● Exercise objective: Your task is to repeat only the lines from the one with "imported = [obj" through the one with "obj.data.transform(world)", exactly as they stand, both ends included.
[Start Data for the task]
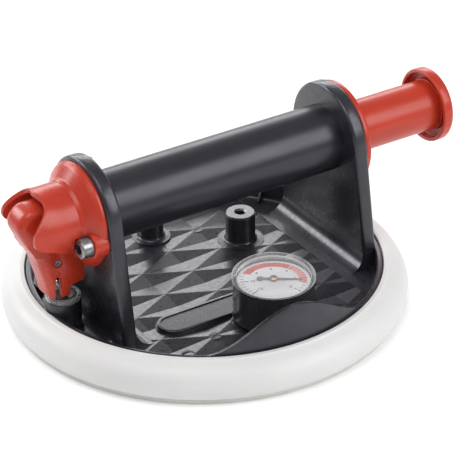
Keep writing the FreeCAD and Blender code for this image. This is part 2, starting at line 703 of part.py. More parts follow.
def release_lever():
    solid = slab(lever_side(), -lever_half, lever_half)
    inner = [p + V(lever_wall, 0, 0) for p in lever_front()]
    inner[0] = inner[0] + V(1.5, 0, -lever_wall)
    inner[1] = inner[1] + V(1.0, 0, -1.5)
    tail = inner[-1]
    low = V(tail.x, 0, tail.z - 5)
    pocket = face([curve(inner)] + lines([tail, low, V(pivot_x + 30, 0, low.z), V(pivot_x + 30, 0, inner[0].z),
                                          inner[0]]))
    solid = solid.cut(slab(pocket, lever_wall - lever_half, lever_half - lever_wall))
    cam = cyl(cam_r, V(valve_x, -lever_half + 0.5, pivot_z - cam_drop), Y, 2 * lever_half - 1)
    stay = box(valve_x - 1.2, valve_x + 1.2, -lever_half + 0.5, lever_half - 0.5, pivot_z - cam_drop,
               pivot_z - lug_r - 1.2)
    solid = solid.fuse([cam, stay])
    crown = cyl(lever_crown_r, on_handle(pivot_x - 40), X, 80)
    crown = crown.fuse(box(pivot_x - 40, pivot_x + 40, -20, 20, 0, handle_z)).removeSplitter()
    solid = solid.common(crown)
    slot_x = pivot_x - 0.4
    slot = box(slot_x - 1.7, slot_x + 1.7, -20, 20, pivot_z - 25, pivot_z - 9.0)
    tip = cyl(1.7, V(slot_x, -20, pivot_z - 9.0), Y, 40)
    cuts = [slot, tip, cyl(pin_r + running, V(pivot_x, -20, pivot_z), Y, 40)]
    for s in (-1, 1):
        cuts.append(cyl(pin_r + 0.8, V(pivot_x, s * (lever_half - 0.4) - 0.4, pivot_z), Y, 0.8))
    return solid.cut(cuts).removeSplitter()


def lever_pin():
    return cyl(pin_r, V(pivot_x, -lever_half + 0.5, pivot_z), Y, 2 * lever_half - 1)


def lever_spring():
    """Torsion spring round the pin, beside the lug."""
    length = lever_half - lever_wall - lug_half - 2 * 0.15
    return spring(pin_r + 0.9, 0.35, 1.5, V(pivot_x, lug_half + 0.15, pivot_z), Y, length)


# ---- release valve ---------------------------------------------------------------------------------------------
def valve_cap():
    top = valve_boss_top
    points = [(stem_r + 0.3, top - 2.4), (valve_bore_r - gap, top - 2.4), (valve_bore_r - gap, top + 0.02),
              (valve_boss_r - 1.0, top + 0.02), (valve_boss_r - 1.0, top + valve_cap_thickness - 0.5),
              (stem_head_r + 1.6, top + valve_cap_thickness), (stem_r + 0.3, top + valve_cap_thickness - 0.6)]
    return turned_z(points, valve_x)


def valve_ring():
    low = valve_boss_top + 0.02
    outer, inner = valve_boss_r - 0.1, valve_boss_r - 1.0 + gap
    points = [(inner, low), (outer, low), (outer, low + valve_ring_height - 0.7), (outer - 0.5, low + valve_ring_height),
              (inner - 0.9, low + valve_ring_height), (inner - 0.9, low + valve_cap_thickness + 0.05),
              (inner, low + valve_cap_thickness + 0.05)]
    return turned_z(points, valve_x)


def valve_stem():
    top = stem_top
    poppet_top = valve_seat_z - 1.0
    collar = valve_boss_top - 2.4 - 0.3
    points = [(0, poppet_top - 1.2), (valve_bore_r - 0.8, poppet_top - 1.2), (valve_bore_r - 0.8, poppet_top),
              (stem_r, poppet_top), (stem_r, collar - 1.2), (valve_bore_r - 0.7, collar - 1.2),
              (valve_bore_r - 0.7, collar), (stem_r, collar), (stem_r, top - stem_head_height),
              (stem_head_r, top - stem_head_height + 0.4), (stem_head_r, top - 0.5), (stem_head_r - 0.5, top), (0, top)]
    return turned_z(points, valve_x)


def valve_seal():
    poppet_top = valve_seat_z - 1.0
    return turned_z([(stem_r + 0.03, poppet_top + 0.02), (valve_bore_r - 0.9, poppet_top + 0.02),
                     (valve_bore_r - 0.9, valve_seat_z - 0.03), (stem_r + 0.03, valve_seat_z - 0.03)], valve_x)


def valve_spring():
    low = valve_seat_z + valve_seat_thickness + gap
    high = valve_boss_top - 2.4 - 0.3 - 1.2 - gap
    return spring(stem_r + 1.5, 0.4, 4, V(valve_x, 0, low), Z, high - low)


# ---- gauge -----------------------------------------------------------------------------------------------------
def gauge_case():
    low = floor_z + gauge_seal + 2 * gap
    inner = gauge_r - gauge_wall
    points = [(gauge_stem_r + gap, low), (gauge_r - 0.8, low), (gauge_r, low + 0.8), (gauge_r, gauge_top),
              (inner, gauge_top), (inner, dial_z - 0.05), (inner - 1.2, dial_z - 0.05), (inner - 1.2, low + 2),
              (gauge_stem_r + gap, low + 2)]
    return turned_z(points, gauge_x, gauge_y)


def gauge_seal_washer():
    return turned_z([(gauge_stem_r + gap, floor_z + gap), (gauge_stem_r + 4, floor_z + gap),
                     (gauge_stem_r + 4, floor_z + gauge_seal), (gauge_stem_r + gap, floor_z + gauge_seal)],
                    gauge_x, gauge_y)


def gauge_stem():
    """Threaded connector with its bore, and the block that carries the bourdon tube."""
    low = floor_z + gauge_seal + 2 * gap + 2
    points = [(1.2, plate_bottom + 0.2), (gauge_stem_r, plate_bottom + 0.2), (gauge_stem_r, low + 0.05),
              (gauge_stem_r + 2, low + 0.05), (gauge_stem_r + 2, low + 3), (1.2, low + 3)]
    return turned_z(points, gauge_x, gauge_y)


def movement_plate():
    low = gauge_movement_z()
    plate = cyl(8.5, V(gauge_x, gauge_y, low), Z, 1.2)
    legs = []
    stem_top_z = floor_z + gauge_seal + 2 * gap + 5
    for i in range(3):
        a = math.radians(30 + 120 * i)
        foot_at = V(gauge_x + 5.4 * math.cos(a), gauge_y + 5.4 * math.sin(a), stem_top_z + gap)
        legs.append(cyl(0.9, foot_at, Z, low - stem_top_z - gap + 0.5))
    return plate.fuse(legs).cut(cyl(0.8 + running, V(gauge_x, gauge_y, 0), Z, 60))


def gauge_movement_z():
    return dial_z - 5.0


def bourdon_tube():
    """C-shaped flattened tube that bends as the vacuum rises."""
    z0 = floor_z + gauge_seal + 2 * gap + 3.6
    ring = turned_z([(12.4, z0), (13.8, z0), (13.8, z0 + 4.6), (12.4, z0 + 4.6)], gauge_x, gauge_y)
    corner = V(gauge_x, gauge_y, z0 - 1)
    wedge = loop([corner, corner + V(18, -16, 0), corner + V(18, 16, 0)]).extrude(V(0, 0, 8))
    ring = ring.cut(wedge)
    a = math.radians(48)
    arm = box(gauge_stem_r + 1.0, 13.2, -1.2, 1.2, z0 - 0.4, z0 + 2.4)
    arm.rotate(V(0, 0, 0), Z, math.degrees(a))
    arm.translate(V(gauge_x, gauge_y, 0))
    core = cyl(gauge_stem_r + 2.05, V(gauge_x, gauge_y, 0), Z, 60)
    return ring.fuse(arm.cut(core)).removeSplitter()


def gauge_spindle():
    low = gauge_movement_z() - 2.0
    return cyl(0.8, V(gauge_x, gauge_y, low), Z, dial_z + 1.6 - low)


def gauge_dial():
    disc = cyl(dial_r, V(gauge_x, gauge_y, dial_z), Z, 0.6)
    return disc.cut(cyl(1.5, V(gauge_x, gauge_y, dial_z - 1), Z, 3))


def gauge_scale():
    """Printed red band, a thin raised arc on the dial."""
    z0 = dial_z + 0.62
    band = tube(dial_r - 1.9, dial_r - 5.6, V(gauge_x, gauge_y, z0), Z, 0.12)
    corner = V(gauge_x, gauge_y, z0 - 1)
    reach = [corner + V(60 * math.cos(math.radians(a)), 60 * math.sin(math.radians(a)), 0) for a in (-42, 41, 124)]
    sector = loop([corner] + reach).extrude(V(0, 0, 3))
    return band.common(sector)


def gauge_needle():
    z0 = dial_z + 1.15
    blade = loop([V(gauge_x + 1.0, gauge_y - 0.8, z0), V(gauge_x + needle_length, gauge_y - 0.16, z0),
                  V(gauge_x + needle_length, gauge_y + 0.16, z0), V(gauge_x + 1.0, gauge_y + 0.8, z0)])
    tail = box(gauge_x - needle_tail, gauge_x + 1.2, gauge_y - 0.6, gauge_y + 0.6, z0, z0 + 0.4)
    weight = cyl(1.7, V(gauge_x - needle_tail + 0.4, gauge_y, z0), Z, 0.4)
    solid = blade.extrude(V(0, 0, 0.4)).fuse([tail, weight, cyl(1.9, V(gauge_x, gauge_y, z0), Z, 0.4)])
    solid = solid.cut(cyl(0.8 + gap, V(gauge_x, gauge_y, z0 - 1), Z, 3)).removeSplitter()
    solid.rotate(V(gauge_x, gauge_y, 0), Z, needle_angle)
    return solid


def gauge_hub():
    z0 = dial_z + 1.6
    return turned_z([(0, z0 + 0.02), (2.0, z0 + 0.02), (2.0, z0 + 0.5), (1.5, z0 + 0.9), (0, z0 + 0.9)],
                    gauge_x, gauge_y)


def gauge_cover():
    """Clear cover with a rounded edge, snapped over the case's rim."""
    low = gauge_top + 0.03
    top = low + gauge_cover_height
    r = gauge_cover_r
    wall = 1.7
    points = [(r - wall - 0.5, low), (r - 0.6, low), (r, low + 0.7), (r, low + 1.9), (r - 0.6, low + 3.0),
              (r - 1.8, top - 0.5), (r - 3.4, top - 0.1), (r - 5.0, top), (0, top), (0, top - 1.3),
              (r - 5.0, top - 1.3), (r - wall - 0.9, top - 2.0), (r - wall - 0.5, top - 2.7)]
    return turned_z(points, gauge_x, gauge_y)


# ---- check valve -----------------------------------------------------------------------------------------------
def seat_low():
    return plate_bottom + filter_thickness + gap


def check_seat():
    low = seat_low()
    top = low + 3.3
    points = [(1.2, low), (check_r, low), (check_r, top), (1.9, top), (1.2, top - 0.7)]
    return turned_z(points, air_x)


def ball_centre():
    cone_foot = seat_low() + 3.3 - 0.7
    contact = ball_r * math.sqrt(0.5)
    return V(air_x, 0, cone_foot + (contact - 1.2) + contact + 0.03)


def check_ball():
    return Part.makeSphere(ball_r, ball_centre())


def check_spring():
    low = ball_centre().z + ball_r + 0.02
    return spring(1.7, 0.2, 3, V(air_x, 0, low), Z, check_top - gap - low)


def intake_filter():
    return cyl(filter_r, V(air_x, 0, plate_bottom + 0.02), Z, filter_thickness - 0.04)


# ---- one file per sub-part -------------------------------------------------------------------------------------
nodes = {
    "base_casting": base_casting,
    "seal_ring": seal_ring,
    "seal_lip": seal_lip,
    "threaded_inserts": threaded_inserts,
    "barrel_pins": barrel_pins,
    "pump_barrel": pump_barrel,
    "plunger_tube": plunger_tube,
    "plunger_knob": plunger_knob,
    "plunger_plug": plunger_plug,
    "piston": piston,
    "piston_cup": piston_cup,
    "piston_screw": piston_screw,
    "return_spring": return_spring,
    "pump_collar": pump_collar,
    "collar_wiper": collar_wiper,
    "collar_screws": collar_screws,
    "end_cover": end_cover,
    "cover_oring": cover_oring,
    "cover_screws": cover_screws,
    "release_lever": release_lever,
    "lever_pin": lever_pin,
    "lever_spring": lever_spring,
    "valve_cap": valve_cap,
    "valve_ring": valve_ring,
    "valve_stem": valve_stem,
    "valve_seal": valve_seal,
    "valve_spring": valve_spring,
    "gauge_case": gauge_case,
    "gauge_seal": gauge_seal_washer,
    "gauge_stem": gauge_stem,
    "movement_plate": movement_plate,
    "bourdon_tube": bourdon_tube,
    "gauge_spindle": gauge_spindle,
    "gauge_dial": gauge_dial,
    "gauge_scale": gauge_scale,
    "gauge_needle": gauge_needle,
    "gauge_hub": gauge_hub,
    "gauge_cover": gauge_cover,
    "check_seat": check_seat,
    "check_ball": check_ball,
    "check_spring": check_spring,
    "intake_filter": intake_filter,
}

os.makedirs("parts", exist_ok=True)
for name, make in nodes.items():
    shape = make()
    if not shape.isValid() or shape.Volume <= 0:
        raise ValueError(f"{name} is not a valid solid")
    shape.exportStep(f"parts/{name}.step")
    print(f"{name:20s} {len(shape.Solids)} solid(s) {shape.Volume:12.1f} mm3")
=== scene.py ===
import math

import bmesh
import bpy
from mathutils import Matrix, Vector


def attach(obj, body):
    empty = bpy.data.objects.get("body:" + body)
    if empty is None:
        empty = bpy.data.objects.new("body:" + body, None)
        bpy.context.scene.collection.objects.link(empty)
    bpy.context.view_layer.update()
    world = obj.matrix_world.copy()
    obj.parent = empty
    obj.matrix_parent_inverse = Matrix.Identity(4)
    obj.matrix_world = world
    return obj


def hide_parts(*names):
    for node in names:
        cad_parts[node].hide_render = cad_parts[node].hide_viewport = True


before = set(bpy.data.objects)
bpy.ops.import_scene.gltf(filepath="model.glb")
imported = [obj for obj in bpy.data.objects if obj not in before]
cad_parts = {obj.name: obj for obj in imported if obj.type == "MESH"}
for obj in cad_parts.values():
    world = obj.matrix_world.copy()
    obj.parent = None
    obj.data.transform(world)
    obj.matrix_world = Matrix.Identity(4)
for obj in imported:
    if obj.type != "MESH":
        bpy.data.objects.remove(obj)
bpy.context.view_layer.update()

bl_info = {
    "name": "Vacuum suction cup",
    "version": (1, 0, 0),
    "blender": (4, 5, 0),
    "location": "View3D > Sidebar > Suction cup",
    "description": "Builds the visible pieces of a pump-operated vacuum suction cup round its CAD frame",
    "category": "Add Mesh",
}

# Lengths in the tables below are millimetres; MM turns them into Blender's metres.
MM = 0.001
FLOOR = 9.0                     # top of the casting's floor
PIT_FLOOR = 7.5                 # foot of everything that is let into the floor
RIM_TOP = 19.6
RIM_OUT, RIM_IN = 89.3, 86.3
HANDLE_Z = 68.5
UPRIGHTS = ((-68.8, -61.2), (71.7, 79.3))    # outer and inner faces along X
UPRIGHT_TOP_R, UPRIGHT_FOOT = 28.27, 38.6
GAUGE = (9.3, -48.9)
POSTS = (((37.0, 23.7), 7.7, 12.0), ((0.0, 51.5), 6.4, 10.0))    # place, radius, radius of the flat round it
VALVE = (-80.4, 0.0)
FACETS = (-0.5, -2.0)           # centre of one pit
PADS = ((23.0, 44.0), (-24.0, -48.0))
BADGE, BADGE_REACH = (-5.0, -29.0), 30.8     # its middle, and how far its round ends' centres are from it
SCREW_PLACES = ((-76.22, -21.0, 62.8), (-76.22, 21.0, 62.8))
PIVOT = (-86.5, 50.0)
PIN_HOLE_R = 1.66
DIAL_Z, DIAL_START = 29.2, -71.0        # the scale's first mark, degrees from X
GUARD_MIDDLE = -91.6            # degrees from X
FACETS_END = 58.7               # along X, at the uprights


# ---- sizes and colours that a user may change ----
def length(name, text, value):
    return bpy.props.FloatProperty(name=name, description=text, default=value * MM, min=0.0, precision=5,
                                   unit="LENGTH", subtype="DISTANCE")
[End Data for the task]
[Start Data for the task]
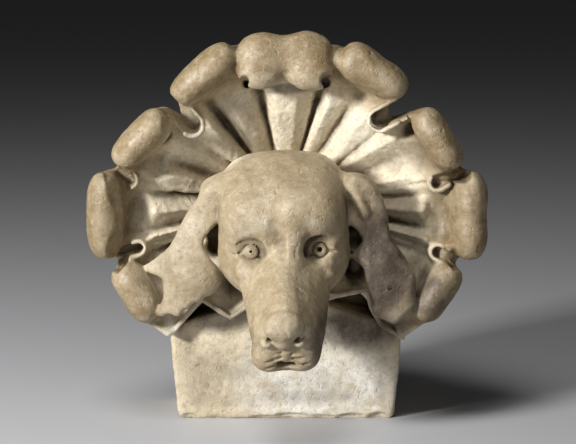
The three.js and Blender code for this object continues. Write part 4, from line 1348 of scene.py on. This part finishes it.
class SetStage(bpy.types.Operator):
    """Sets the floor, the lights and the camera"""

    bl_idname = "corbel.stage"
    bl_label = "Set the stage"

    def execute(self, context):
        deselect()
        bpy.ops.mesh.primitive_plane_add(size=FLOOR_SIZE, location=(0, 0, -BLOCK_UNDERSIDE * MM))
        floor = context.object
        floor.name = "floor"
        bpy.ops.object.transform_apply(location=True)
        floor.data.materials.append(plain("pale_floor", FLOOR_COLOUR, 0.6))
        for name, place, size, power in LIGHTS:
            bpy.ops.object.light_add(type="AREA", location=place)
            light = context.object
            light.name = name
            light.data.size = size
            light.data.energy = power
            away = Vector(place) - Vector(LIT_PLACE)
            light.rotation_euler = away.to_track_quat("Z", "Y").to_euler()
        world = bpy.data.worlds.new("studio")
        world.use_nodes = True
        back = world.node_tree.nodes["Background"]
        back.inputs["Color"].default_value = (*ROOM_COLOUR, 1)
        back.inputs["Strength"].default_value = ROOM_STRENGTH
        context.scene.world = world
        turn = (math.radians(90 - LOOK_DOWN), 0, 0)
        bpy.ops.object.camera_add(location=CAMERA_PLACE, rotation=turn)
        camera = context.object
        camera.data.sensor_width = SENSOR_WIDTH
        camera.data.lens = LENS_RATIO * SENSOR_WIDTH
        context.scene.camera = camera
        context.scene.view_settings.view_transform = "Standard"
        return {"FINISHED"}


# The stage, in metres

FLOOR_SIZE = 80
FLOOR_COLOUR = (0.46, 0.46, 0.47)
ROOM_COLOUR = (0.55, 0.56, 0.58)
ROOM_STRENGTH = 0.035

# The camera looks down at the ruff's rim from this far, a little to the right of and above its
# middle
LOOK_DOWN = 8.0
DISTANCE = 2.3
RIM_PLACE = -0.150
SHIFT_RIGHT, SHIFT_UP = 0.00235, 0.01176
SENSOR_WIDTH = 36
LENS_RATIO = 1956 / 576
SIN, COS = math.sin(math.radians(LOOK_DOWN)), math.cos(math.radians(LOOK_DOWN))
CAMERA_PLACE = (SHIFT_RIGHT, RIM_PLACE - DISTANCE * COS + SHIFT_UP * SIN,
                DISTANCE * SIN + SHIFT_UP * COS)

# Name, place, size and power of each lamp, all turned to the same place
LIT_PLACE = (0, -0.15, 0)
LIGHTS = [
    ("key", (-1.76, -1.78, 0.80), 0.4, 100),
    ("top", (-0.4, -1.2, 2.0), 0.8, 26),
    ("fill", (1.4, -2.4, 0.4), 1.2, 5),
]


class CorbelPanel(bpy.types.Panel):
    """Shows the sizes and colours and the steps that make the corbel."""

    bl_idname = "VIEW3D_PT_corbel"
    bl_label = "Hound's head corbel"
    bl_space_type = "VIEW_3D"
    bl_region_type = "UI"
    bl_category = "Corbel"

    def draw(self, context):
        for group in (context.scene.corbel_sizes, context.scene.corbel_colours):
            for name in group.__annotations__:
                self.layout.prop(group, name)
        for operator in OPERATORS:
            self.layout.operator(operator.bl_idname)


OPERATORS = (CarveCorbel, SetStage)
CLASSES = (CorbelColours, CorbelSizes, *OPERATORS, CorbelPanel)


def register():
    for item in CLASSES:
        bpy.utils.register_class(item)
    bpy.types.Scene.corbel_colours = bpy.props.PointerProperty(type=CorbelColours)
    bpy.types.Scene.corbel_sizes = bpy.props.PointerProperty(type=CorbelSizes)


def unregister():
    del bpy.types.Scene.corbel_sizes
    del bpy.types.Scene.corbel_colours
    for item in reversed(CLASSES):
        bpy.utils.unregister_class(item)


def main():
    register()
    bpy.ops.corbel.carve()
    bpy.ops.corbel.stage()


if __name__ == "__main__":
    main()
[End Data for the task]
[Start Data for the task]
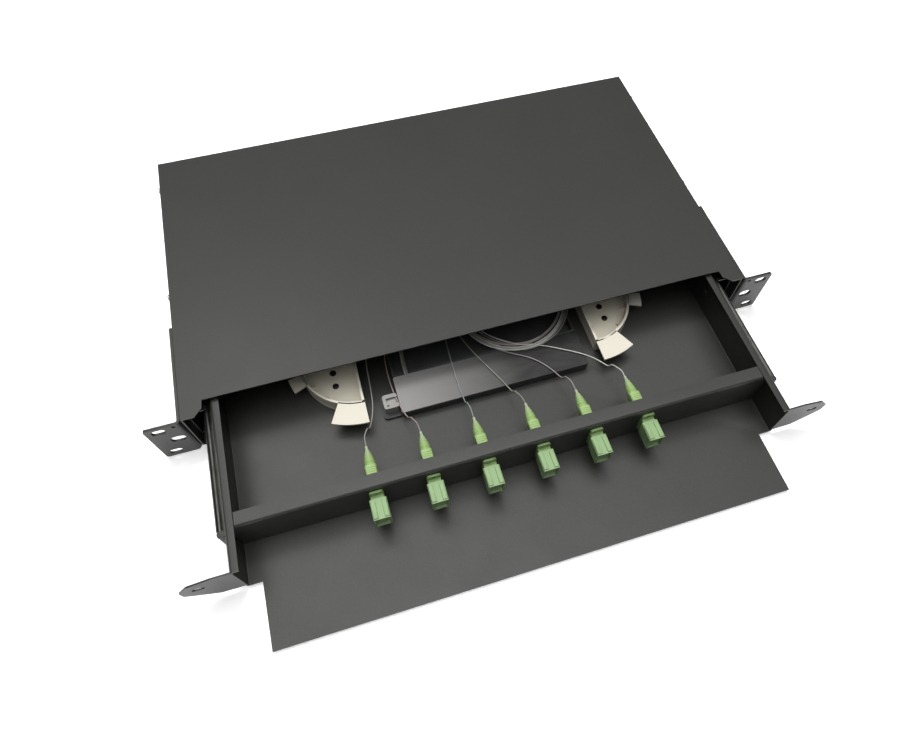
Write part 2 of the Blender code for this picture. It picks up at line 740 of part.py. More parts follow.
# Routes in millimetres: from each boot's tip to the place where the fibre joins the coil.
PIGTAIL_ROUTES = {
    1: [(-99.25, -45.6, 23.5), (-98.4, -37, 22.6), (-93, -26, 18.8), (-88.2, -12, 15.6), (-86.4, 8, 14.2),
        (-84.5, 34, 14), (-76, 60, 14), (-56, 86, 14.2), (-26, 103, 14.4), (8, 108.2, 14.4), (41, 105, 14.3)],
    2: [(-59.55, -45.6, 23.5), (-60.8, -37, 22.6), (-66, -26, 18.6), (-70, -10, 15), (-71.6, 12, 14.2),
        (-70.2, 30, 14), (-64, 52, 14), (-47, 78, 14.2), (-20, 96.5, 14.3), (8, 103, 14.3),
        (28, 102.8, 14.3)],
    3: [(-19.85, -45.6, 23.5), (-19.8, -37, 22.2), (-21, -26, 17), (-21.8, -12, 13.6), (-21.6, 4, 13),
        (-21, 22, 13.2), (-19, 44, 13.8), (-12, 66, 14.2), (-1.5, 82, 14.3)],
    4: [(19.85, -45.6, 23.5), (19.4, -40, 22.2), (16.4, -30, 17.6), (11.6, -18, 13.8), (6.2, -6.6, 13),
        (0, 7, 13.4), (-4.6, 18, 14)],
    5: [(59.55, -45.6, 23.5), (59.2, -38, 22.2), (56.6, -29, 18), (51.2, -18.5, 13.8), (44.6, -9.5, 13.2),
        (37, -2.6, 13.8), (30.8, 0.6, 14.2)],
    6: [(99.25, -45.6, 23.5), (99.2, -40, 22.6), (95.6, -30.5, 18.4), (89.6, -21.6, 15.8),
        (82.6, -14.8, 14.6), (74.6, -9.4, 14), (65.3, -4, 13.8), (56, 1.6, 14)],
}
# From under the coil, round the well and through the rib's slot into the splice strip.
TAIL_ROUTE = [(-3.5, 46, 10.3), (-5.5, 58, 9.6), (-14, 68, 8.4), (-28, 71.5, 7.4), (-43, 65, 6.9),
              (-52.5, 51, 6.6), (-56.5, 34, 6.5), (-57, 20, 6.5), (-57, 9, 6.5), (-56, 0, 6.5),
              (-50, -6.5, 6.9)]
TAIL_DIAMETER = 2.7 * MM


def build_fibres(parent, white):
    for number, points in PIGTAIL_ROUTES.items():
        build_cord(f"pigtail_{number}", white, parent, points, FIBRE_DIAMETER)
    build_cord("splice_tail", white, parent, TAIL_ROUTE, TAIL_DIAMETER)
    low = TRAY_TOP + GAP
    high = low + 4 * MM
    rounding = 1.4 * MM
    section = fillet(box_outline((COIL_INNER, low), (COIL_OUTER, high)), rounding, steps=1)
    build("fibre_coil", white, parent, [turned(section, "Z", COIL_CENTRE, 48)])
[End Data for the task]
● Exercise output:
imported = [obj for obj in bpy.data.objects if obj not in before]
cad_parts = {obj.name: obj for obj in imported if obj.type == "MESH"}
for obj in cad_parts.values():
    world = obj.matrix_world.copy()
    obj.parent = None
    obj.data.transform(world)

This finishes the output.